"""
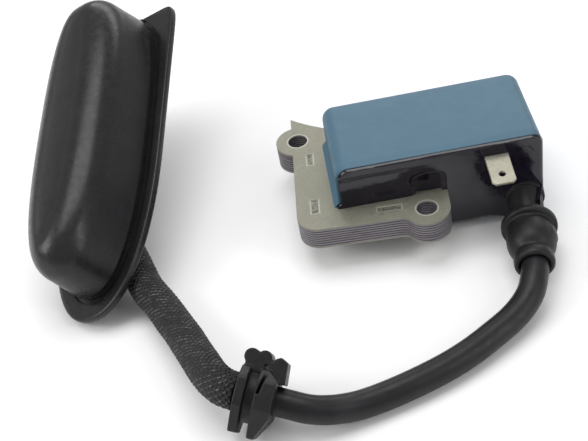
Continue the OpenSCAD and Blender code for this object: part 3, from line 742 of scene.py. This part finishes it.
def cap_shell():
    count = 224
    foot_z = FLANGE_T + 1.5
    rings = []
    flange = lambda inset, z: flange_ring(inset, z, count)
    dome = lambda inset, z: dome_ring(inset, z, count)
    # outside, from the flange's underside to its edge, over its top and into the groove
    inner_edge = dome(WALL, 0)
    rings += [inner_edge, dome(1.2, 0), between(dome(0, 0), flange(0, 0), 0.5, 0.0)]
    rings += [flange(0.45, 0), flange(0.12, 0.14), flange(0, 0.45), flange(0, 1.5),
        flange(0.12, 1.84), flange(0.45, FLANGE_T)]
    rings += [between(dome(0, 0), flange(0, 0), t, FLANGE_T) for t in (0.75, 0.45)]
    rings += [dome(-1.05, FLANGE_T), dome(-0.9, FLANGE_T - 0.1), dome(-0.7, FLANGE_T - 0.5)]
    rings += [dome(0.7, FLANGE_T - 0.5), dome(0.9, FLANGE_T), dome(0.9, foot_z - 0.5),
        dome(0.6, foot_z - 0.15), dome(0.02, foot_z), dome(0.0, foot_z + 0.2),
        dome(0.06, foot_z + 0.5)]
    # the wall leans in a little, then rounds over to the top
    top = DOME_H - DOME_EDGE
    for i in range(1, 7):
        t = i / 6
        rings.append(dome(0.06 + (DOME_TAPER - 0.06) * t, foot_z + 0.5
            + (top - foot_z - 0.5) * t))
    for i in range(1, 19):
        a = math.radians(90 * i / 18)
        rings.append(dome(DOME_TAPER + DOME_EDGE * (1 - math.cos(a)),
            top + DOME_EDGE * math.sin(a) - 0.25 * (i / 18)))
    roof = rings[-1]
    for i in range(1, 7):
        t = i / 6
        rings.append(crown(roof, t * 0.9, DOME_H - 0.25 * (1 - t) ** 2))
    verts, faces = loft([[CAP @ (p * MM) for p in ring] for ring in rings],
        closed_ends=(False, False))
    # close the ridge, then the inside
    count_out = len(verts)
    ridge = (len(rings) - 1) * count
    for k in range(count // 2):
        a, b = ridge + k, ridge + (k + 1) % count
        c, d = ridge + (count - k - 1) % count, ridge + (count - k) % count
        if len({a, b, c, d}) == 4:
            faces.append((a, b, c, d))
    inner = [inner_edge]
    edge = DOME_EDGE - WALL
    for i in range(1, 5):
        t = i / 4
        inner.append(dome(WALL + DOME_TAPER * t, (DOME_H - DOME_EDGE) * t))
    for i in range(1, 13):
        a = math.radians(90 * i / 12)
        inner.append(dome(WALL + DOME_TAPER + edge * (1 - math.cos(a)),
            DOME_H - DOME_EDGE + edge * math.sin(a)))
    roof = inner[-1]
    inner += [crown(roof, t * 0.9, DOME_H - WALL) for t in (0.5, 1)]
    more, more_faces = loft([[CAP @ (p * MM) for p in ring] for ring in inner],
        closed_ends=(False, False))
    verts += more
    faces += [tuple(count_out + v for v in f[::-1]) for f in more_faces]
    ridge = count_out + (len(inner) - 1) * count
    for k in range(count // 2):
        a, b = ridge + k, ridge + (k + 1) % count
        c, d = ridge + (count - k - 1) % count, ridge + (count - k) % count
        if len({a, b, c, d}) == 4:
            faces.append((d, c, b, a))
    # ribs that hold the plug boot
    for s in (-1, 1):
        x0, x1 = (8.4, 12.6) if s > 0 else (-11.0, -8.4)
        box = [(x, y, z) for x in (x0, x1) for y in (14.8, 17.2) for z in (4.0, 13.7)]
        base = len(verts)
        verts += [CAP @ (Vector(p) * MM) for p in box]
        faces += [tuple(base + i for i in f) for f in ((0, 1, 3, 2), (4, 6, 7, 5),
            (0, 4, 5, 1), (2, 3, 7, 6), (0, 2, 6, 4), (1, 5, 7, 3))]
    return mesh_object("plug_cap_shell", verts, faces, 50)


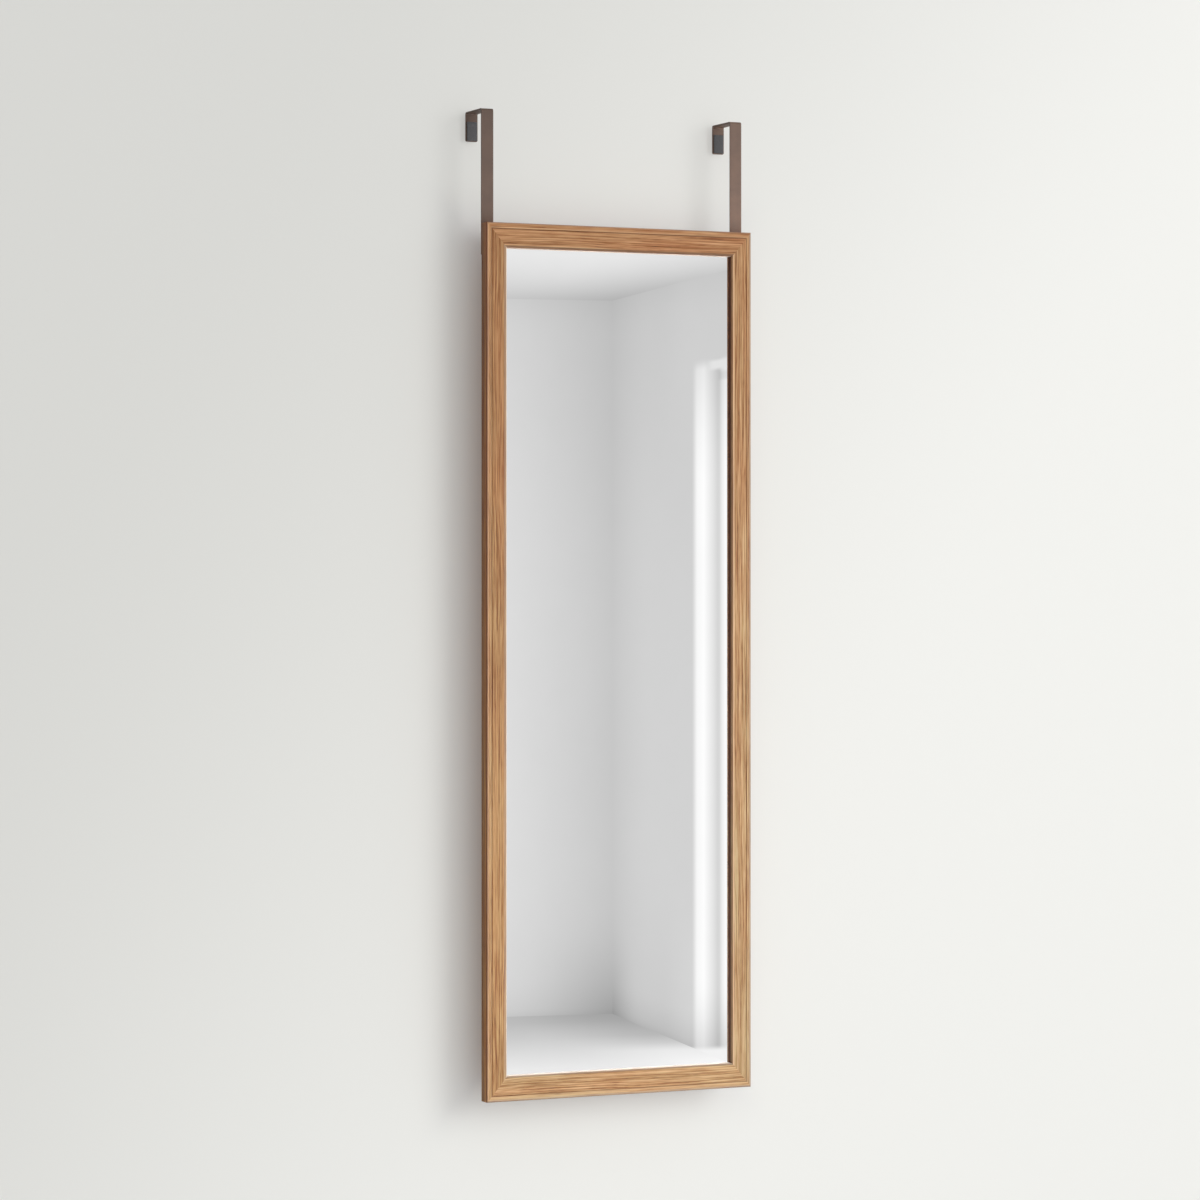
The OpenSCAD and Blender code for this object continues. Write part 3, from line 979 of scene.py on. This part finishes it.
"""
#### Work to complete:
What is the number of lines in the records above that include the word "Blender"? Reply with that number and nothing more.

#### Response below:
2